On Saturday nights the microphone stands open until the last poet drops. And what the street wordsmiths throw down is nothing short of a verbal pipe bomb -- homemade and packed with angst, sexual longing, and political rage. Billed as a night of poetry for the strong and conscious soul, this poetry jam often goes until 5:00 a.m., the evening suffused with the sweet smell of incense, vegetarian soul food, and a bazaar of scented oils and artwork for sale. Musicians take the stage between poets, and often improvise in the background during a reading. If you are burning with a message, this would be the place to release it to the universe.

Mary Klein, wife of Mac Klein, owner of the famed Mac's Club Deuce in South Beach, creates a social atmosphere like an English pub (Piccadilly's dark-wood, ornate interior even looks like a pub).
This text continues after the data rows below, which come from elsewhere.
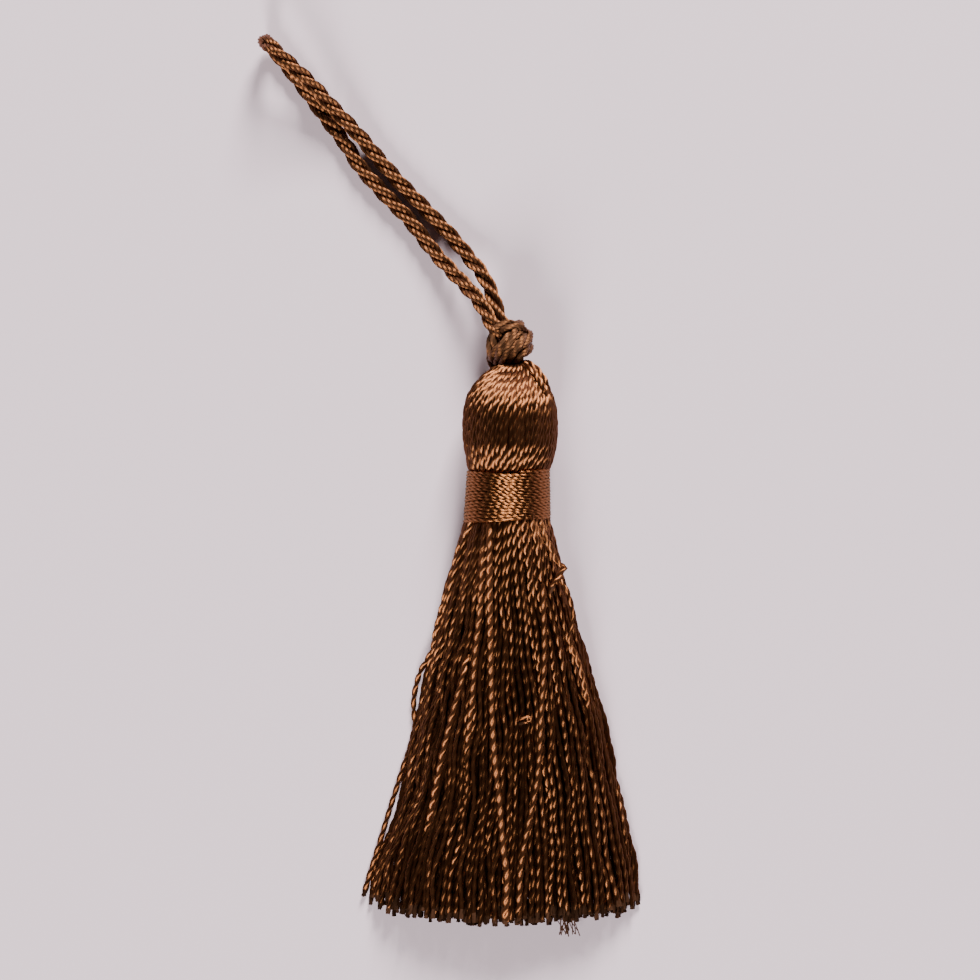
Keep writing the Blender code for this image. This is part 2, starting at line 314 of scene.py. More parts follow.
class YarnPile:
    """Gathers swept yarns and joins them into one mesh."""

    def __init__(self, name: str) -> None:
        """Starts an empty pile for the piece of this name."""
        self.name = name
        self.rings: list[np.ndarray] = []
        self.lays: list[np.ndarray] = []
        self.tones: list[float] = []

    def add_rings(self, rings: np.ndarray, lay: np.ndarray, tone: float) -> None:
        """Adds one closed tube.

        Args:
            rings: The points of each ring, as rings x points x 3, in mm.
            lay: For each ring, its place along the yarn and how far its filaments have turned.
            tone: How light the yarn is, from 0 to 1.
        """
        self.rings.append(with_end_rings(rings))
        self.lays.append(with_end_rings(lay))
        self.tones.append(tone)

    def add_yarn(
        self,
        line: np.ndarray,
        lay: Lay,
        phase: float,
        tone: float,
        width: np.ndarray | float = 1.0,
        opening: np.ndarray | float = 1.0,
    ) -> None:
        """Adds a yarn of two plies along a line whose points are a step of the lay apart.

        Args:
            line: The yarn's middle line, in mm.
            lay: How the yarn is twisted.
            phase: Where its twist starts, in radians.
            tone: How light the yarn is, from 0 to 1.
            width: The yarn's thickness at each point, as a share of the lay's.
            opening: How far apart its plies are at each point, as a share of the lay's.
        """
        width = np.broadcast_to(width, len(line))
        for ply in range(2):
            start = phase + math.pi * ply
            middle = wound_round(line, lay.apart * width * opening, lay.pitch, lay.twist, start)
            self.add_tube(middle, lay.ply_radius * width, lay.sides, tone, lay.filament_pitch)

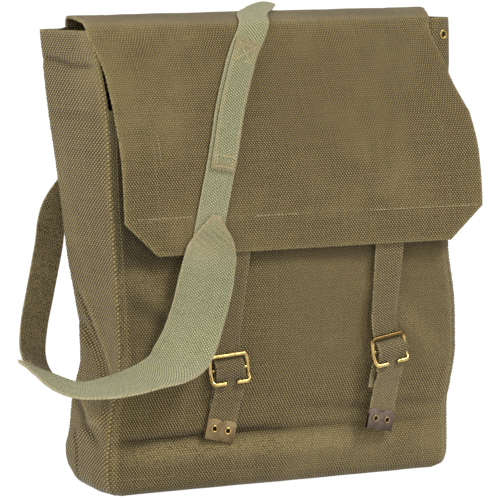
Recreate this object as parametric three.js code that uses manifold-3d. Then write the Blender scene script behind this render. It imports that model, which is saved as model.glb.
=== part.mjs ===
// A canvas haversack standing on its base: five woven panels, a flap that hangs over the front,
// two buckled closure straps and one shoulder strap that hangs in a loop round the left side.
// Millimetres. The front faces -Y, the back +Y, +Z is up, and the origin is the middle of the base.
import * as THREE from "three";
import { mergeVertices } from "three/addons/utils/BufferGeometryUtils.js";
import Module from "manifold-3d";

const wasm = await Module();
wasm.setup();

// Driving dimensions
const BODY_WIDTH = 330;
const BODY_DEPTH = 102;
const BODY_HEIGHT = 385;
const FRONT_HEIGHT = 320;
const CLOTH = 2;
const GAP = 0.3;
const CORNER_RADIUS = 10;
const BASE_RADIUS = 9;
const FLAP_WIDTH = 323;
const FLAP_RISE = 9;
const FLAP_DROP = 186;
const FLAP_AHEAD = 7.5;
const FLAP_CHAMFER = 29;
// The flap's share at which it starts to hang, and the share across it where it starts to flare
const FLAP_BEND = 0.38;
const FLARE_START = 0.45;
const WEBBING = 1.6;
const CLOSURE_WIDTH = 25.4;
const CLOSURE_TUCK = 38;
const CLOSURE_TAIL = 58;
const CHAPE_TUCK = 34;
const CHAPE_LEAF = 21;
const BUCKLE_WIDTH = 36;
const BUCKLE_HEIGHT = 26;
const BUCKLE_WIRE = 3.2;
const BUCKLE_BEND = 4;
const PRONG_GAP = 9;
const TIP_LENGTH = 17;
const TIP_SHEET = 0.7;
const TIP_SCALLOP = 2.2;
const TIP_HOLE = 3.6;
const TIP_HOLE_SPACING = 12;
const EYELET_HOLE = 4.5;
const EYELET_TUBE = 0.6;
const EYELET_RIM = 8.2;
const EYELET_FLANGE = 0.5;
const EYELET_FROM_EDGE = 11.5;
const EYELET_FROM_TOP = 12;
const STRAP_WIDTH = 25.4;
const STRAP_TUCK = 62;
const PAD_WIDTH = 49;
const PAD_THICKNESS = 2.2;

// The distance from one middle surface to the next when two webbings lie on each other
const LAYER = WEBBING + GAP;
// The flap's path for each unit of its share, over the hanging length
const FLAP_HANG = 1 / (1 - FLAP_BEND);
const REAR_UNDER_PAD = PAD_THICKNESS / 2 + 2 * GAP + WEBBING / 2;
// The same from the cloth's middle surface to the first webbing on it
const ON_CLOTH = CLOTH / 2 + GAP + WEBBING / 2;
const WIRE_ON_WEBBING = WEBBING / 2 + GAP + BUCKLE_WIRE / 2;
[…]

That means you're quickly taken into the group: beauteous, hip Debra Douglas, the legendary former 1800 Club bartender; Karen Oltan, whose wicked humor and leather pants break hearts nightly; Rosie Hayes, the brilliant Kenyan hostess; and Linda Kaehler, the late-night bartender who will serve you beer and cosmopolitans and tell you about Hans Mancuse, the German former owner/cook, whose ghost still haunts the place. "No wind outside, chandelier starts swinging; pan of wrapped lasagna in the kitchen -- one neat square cut out! You switch off the lights, leave, and from outside you see a light go back on. Laugh if you will!" Soon you're part of all of this: smart women, great food, stiff drinks, and theater in a side room starting July 4.